A supersonic engine has to accelerate the exhaust much harder. To obtain a given thrust, it therefore needs less mass flow and so its bypass ratio is much lower (a pure jet has zero bypass ratio). But supersonic airflow within an engine, especially its "hot" end, is undesirable. So, to maintain high exhaust speed the temperature of the exhaust is raised, also raising the speed of sound in it. The exhaust thus "thinks" it is still subsonic. The exhaust nozzle is shaped to maintain the back pressure needed to maintain that temperature, but still somehow provide additional thrust. It is typically of convergent-divergent profile; the convergent section helps to retain the back pressure, while the high-pressure exhaust passing from there into the divergent section then expands rapidly sideways, its pressure thrusting against the angled sidewall to create significant thrust.

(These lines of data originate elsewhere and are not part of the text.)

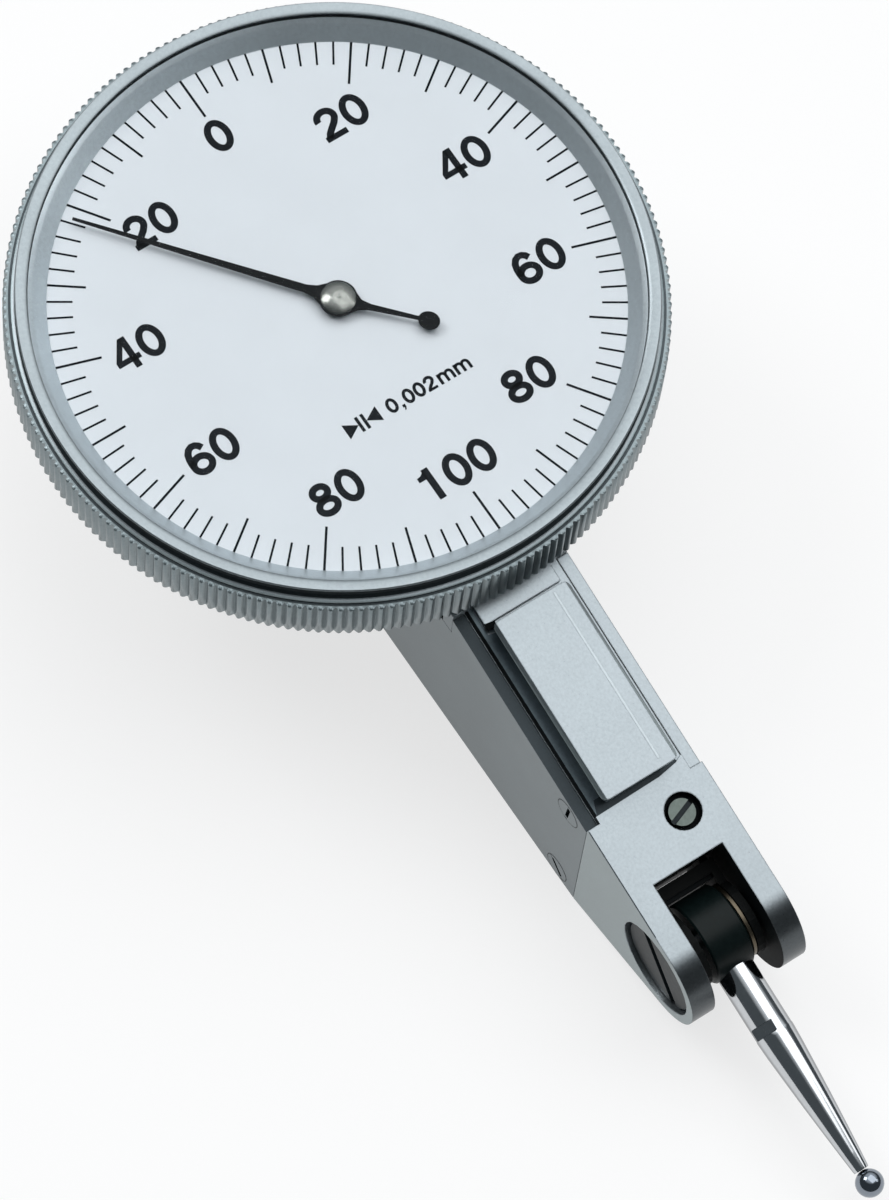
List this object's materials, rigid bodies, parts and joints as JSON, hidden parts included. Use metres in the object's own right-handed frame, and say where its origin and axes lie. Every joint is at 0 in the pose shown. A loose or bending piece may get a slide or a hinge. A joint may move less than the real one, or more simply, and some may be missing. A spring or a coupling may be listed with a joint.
{
  "type": "dial test indicator",
  "caption": "Lever dial test indicator with a round white dial, knurled turning bezel, dovetail rails and a swivelling ball-ended stylus.",
  "frame": {"origin": "on the flat back face, straight under the axis of the dial", "axes": "+X runs along the body towards the stylus, +Z runs out of the dial"},
  "size_m": [0.0881, 0.0442, 0.024],
  "materials": {
    "satin_chrome": "satin chrome plating",
    "bright_steel": "bright ground steel",
    "dark_steel": "blackened steel",
    "movement_brass": "plain brass",
    "black_paint": "matt black paint",
    "dial_white": "matt white paint",
    "ruby": "polished synthetic ruby",
    "crystal_clear": "clear polished crystal"
  },
  "bodies": {
    "indicator_body": {"body_frame": "satin_chrome", "dial_case": "satin_chrome", "left_side_cover": "satin_chrome", "right_side_cover": "satin_chrome", "left_cover_screw_1": "bright_steel", "left_cover_screw_2": "bright_steel", "left_cover_screw_3": "bright_steel", "left_pivot_screw": "dark_steel", "left_crown_bush": "ruby", "left_sector_bush": "movement_brass", "right_cover_screw_1": "bright_steel", "right_cover_screw_2": "bright_steel", "right_cover_screw_3": "bright_steel", "right_pivot_screw": "dark_steel", "right_crown_bush": "ruby", "right_sector_bush": "movement_brass", "face_adjusting_screw": "bright_steel", "bezel_friction_wire": "bright_steel", "upper_bridge": "movement_brass", "upper_jewel": "ruby", "bridge_screw_rear": "bright_steel", "bridge_screw_front": "bright_steel", "pinion_cock": "movement_brass", "lower_jewel": "ruby", "hairspring": "dark_steel", "hairspring_stud": "movement_brass"},
    "bezel": {"bezel_ring": "satin_chrome", "dial_plate": "dial_white", "dial_cone_ring": "satin_chrome", "crystal": "crystal_clear"},
    "pointer_group": {"centre_arbor": "bright_steel", "hairspring_collet": "movement_brass", "pointer": "black_paint", "pointer_hub_cap": "bright_steel"},
    "crown_gear": {"crown_wheel": "movement_brass", "crown_arbor": "bright_steel"},
    "sector": {"sector_lever": "movement_brass", "sector_arbor": "bright_steel"},
    "fork_lever": {"main_lever": "dark_steel", "drive_pin": "bright_steel", "stylus_axle": "bright_steel"},
    "stylus": {"stylus_drum": "dark_steel", "friction_washer": "movement_brass", "stylus_rod": "bright_steel", "contact_ball": "bright_steel"}
  },
  "joints": [
    {"name": "bezel_turn", "type": "hinge", "parent": "indicator_body", "child": "bezel", "pos_m": [0, 0, 0.0222], "axis": [0, 0, 1], "continuous": true},
    {"name": "lever_swing", "type": "hinge", "parent": "indicator_body", "child": "fork_lever", "pos_m": [0.046, 0, 0.00695], "axis": [0, 1, 0], "range_deg": [-0.7, 0.7]},
    {"name": "stylus_set", "type": "hinge", "parent": "fork_lever", "child": "stylus", "pos_m": [0.046, 0, 0.00695], "axis": [0, 1, 0], "range_deg": [-105, 105]},
    {"name": "sector_turn", "type": "hinge", "parent": "indicator_body", "child": "sector", "pos_m": [0.0245, 0, 0.00695], "axis": [0, 1, 0], "range_deg": [-2.5, 2.5]},
    {"name": "crown_turn", "type": "hinge", "parent": "indicator_body", "child": "crown_gear", "pos_m": [0, 0, 0.00695], "axis": [0, 1, 0], "range_deg": [-57.5, 57.5]},
    {"name": "pointer_turn", "type": "hinge", "parent": "indicator_body", "child": "pointer_group", "pos_m": [0, 0, 0.0222], "axis": [0, 0, 1], "range_deg": [-426, 426], "stiffness_Nm_per_rad": 0.00000065}
  ],
  "couplings": [
    {"joint": "lever_swing", "follows": "pointer_turn", "ratio": -0.0016408},
    {"joint": "sector_turn", "follows": "pointer_turn", "ratio": 0.0056738},
    {"joint": "crown_turn", "follows": "pointer_turn", "ratio": -0.13333}
  ]
}
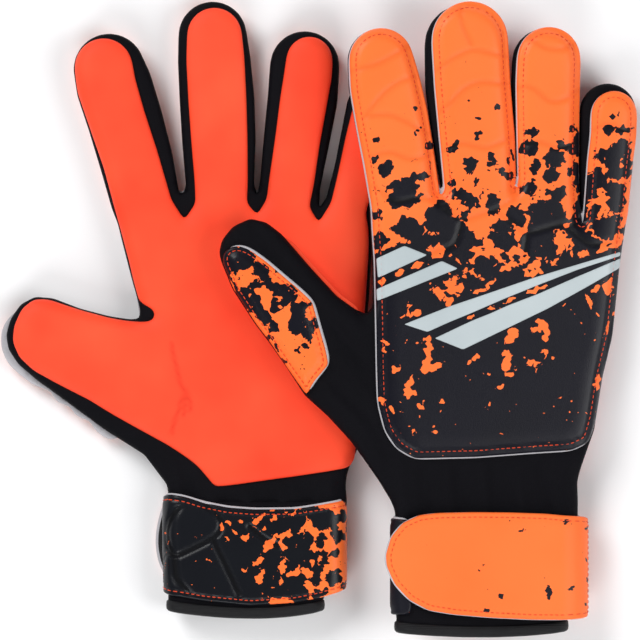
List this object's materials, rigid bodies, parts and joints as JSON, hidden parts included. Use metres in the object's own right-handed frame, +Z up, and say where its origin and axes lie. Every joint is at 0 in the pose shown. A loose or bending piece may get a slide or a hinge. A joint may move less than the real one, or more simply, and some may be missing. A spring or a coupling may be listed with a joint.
{
  "type": "goalkeeper gloves",
  "caption": "Pair of goalkeeper gloves laid flat, latex palm up and padded back up, with finger stalls, gussets and a wrist strap with a hook-and-loop flap.",
  "frame": {"origin": "middle of the pair's own box, on the table it lies on", "axes": "+Z up from the table, +Y from the cuffs to the fingertips, +X from the palm-up left glove to the back-up right glove"},
  "size_m": [0.2832, 0.2806, 0.042],
  "materials": {
    "palm_latex": "smooth satin latex foam",
    "printed_shell": "embossed coated synthetic, orange with a black spatter print and silver bars",
    "edge_foam": "matt white foam, seen at the cut edges",
    "neoprene": "matt black stretch knit",
    "lining": "matt knit lining",
    "hook_tape": "matt black hook tape",
    "loop_tape": "matt black loop tape"
  },
  "bodies": {
    "left_hand": {"left_palm_latex": "palm_latex", "left_palm_lining": "lining", "left_little_side_gusset": "neoprene", "left_thumb_side_gusset": "neoprene", "left_index_side_gusset": "neoprene", "left_backhand_foam": "edge_foam", "left_backhand_skin": "printed_shell", "left_wrist_neoprene": "neoprene", "left_cuff_binding": "neoprene", "left_strap_wrap": "printed_shell", "left_loop_patch": "loop_tape"},
    "left_strap": {"left_strap_flap": "printed_shell", "left_hook_patch": "hook_tape"},
    "left_thumb": {"left_thumb_palm_strip": "palm_latex", "left_thumb_gusset": "neoprene", "left_thumb_back_panel": "printed_shell"},
    "left_index": {"left_index_palm_strip": "palm_latex", "left_index_gusset": "neoprene", "left_index_back_panel": "printed_shell"},
    "left_middle": {"left_middle_palm_strip": "palm_latex", "left_middle_gusset": "neoprene", "left_middle_back_panel": "printed_shell"},
    "left_ring": {"left_ring_palm_strip": "palm_latex", "left_ring_gusset": "neoprene", "left_ring_back_panel": "printed_shell"},
    "left_little": {"left_little_palm_strip": "palm_latex", "left_little_gusset": "neoprene", "left_little_back_panel": "printed_shell"},
    "right_hand": {"right_palm_latex": "palm_latex", "right_palm_lining": "lining", "right_little_side_gusset": "neoprene", "right_thumb_side_gusset": "neoprene", "right_index_side_gusset": "neoprene", "right_backhand_foam": "edge_foam", "right_backhand_skin": "printed_shell", "right_wrist_neoprene": "neoprene", "right_cuff_binding": "neoprene", "right_strap_wrap": "printed_shell", "right_loop_patch": "loop_tape"},
    "right_strap": {"right_strap_flap": "printed_shell", "right_hook_patch": "hook_tape"},
    "right_thumb": {"right_thumb_palm_strip": "palm_latex", "right_thumb_gusset": "neoprene", "right_thumb_back_panel": "printed_shell"},
    "right_index": {"right_index_palm_strip": "palm_latex", "right_index_gusset": "neoprene", "right_index_back_panel": "printed_shell"},
    "right_middle": {"right_middle_palm_strip": "palm_latex", "right_middle_gusset": "neoprene", "right_middle_back_panel": "printed_shell"},
    "right_ring": {"right_ring_palm_strip": "palm_latex", "right_ring_gusset": "neoprene", "right_ring_back_panel": "printed_shell"},
    "right_little": {"right_little_palm_strip": "palm_latex", "right_little_gusset": "neoprene", "right_little_back_panel": "printed_shell"}
  },
  "joints": [
    {"name": "right_glove_lift", "type": "slide", "parent": "left_hand", "child": "right_hand", "axis": [0, 0, 1], "range_m": [0, 0.15]},
    {"name": "left_thumb_swing", "type": "hinge", "parent": "left_hand", "child": "left_thumb", "pos_m": [-0.08222, -0.00076, 0.018], "axis": [0, 0, -1], "range_deg": [0, 35]},
    {"name": "left_index_flex", "type": "hinge", "parent": "left_hand", "child": "left_index", "pos_m": [-0.07581, 0.04631, 0.018], "axis": [0.9512, 0.3084, 0], "range_deg": [0, 75]},
    {"name": "left_middle_flex", "type": "hinge", "parent": "left_hand", "child": "left_middle", "pos_m": [-0.04621, 0.04631, 0.018], "axis": [0.998, 0.064, 0], "range_deg": [0, 75]},
    {"name": "left_ring_flex", "type": "hinge", "parent": "left_hand", "child": "left_ring", "pos_m": [-0.01561, 0.04631, 0.018], "axis": [0.9925, -0.1226, 0], "range_deg": [0, 75]},
    {"name": "left_little_flex", "type": "hinge", "parent": "left_hand", "child": "left_little", "pos_m": [0.01009, 0.04531, 0.0145], "axis": [0.9837, -0.18, 0], "range_deg": [0, 75], "deforming": ["left_little_palm_strip", "left_little_gusset", "left_little_back_panel"]},
    {"name": "left_strap_open", "type": "hinge", "parent": "left_hand", "child": "left_strap", "pos_m": [0.00989, -0.10269, 0.0024], "axis": [0, -1, 0], "range_deg": [0, 150]},
    {"name": "right_thumb_swing", "type": "hinge", "parent": "right_hand", "child": "right_thumb", "pos_m": [0.0194, 0.00083, 0.0192], "axis": [0, 0, -1], "range_deg": [0, 22]},
    {"name": "right_index_flex", "type": "hinge", "parent": "right_hand", "child": "right_index", "pos_m": [0.03785, 0.04331, 0.01542], "axis": [-0.9739, -0.1729, 0.1473], "range_deg": [0, 75]},
    {"name": "right_middle_flex", "type": "hinge", "parent": "right_hand", "child": "right_middle", "pos_m": [0.06989, 0.04331, 0.01057], "axis": [-0.9872, -0.0555, 0.1493], "range_deg": [0, 75]},
    {"name": "right_ring_flex", "type": "hinge", "parent": "right_hand", "child": "right_ring", "pos_m": [0.09975, 0.04331, 0.00606], "axis": [-0.9887, 0.007, 0.1495], "range_deg": [0, 75]},
    {"name": "right_little_flex", "type": "hinge", "parent": "right_hand", "child": "right_little", "pos_m": [0.12476, 0.04331, 0.00227], "axis": [-0.9854, 0.082, 0.149], "range_deg": [0, 75]},
    {"name": "right_strap_open", "type": "hinge", "parent": "right_hand", "child": "right_strap", "pos_m": [0.11815, -0.10949, 0.02208], "axis": [0, 1, 0], "range_deg": [0, 150]}
  ]
}
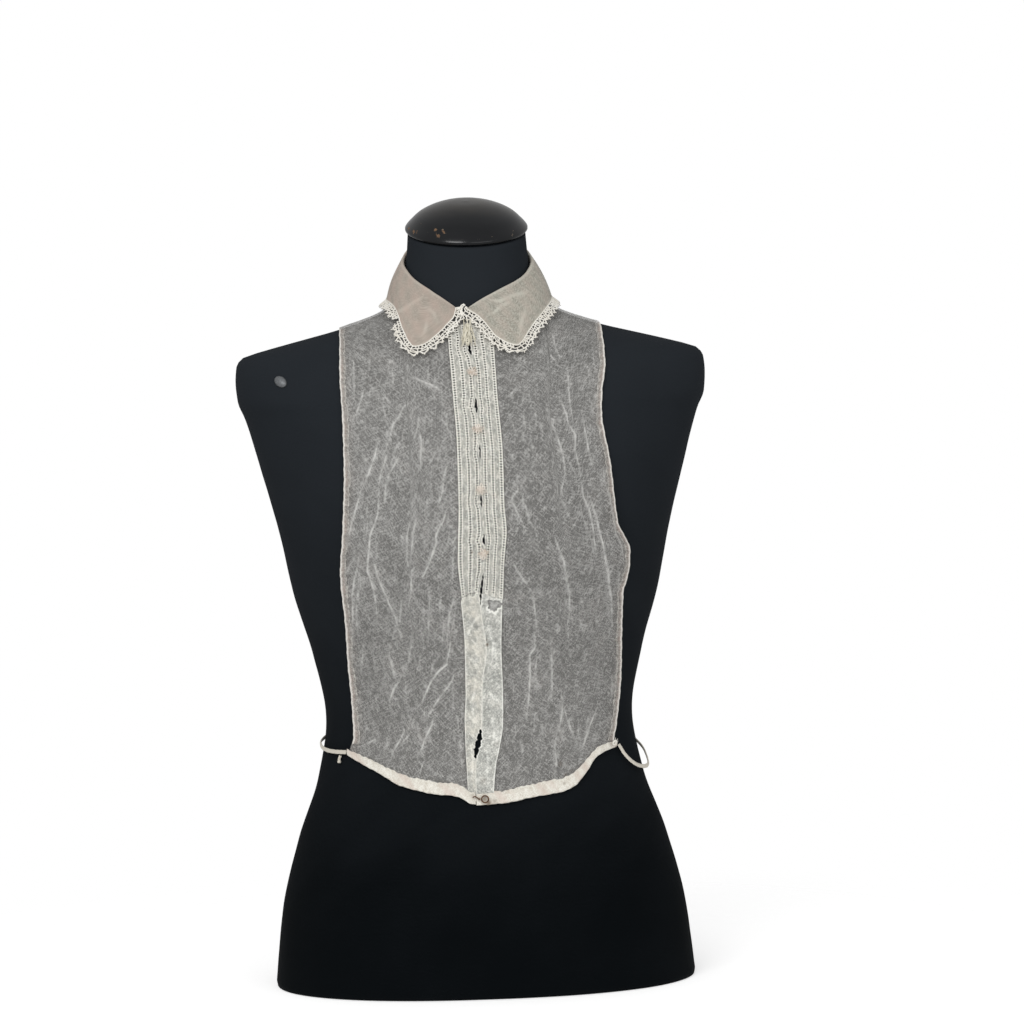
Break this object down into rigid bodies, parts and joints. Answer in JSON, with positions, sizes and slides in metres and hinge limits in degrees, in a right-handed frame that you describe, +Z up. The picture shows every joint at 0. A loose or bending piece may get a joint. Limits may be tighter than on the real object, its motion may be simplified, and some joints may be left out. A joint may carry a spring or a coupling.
{
  "type": "lace-collared net chemisette on dress form",
  "caption": "Sheer net chemisette with a lace-edged turn-down collar, buttoned hemstitched front and waist ties, fitted on a limbless dress form with a turned neck cap.",
  "frame": {"origin": "centre of the dress form's flat underside", "axes": "+Z up the form to its neck cap; -Y out of the buttoned front; +X to the right of the picture, the wearer's left"},
  "size_m": [0.374, 0.2403, 0.624],
  "materials": {
    "net": "sheer cotton net, creased",
    "lace": "cream needle lace",
    "doubled_cloth": "doubled sheer cloth, matt",
    "tape": "cream cotton tape",
    "thread": "worked thread",
    "rusty_wire": "rusted wire",
    "form_cloth": "black woven cover",
    "lacquered_wood": "black lacquer, chipped",
    "stud_metal": "dulled metal"
  },
  "bodies": {
    "root": {"front_left": "net", "front_right": "net", "back": "net", "collar": "doubled_cloth", "collar_lace": "lace", "placket_left": "doubled_cloth", "placket_right": "doubled_cloth", "facing_left": "doubled_cloth", "facing_right": "doubled_cloth", "hem_band_left": "tape", "hem_band_right": "tape", "hem_band_back": "tape", "tie_left": "tape", "tie_left_end": "tape", "tie_right": "tape", "tie_right_knot": "tape", "button_1": "thread", "button_2": "thread", "button_3": "thread", "button_4": "thread", "neck_tuft": "thread", "hook": "rusty_wire", "eye": "rusty_wire", "dress_form": "form_cloth", "neck_cap": "lacquered_wood", "form_stud": "stud_metal"}
  },
  "joints": []
}
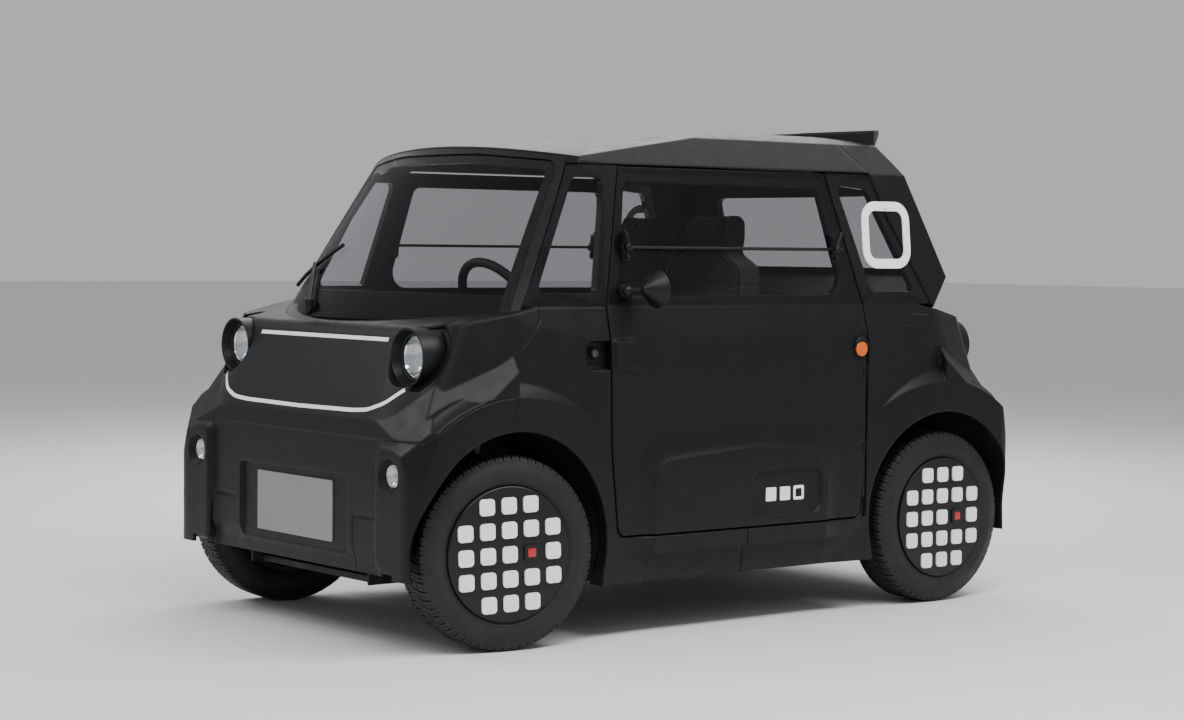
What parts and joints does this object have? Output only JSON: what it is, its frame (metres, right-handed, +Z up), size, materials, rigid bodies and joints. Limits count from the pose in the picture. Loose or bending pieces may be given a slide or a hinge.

So you can see that merely adding a supersonic intake duct is nowhere near enough; subsonic turbofans such as the FJ33 are just not cut out for the supersonic role, their low exhaust velocity prevents anything more than the most modest supersonic speeds. You might in theory add an afterburner (reheat) and reshape the exhaust nozzle, but that would massively increase fuel consumption. The performance and reliability of the engine core would also suffer, as it would not be optimised for such a pressure and temperature regimen.

Answer 4

Another important thing to bear in mind is that aerodynamics work quite differently at supersonic speeds. While you can make anything go fast if you push hard enough, an aircraft that’s not designed for supersonic operation would likely be uncontrollable under those conditions.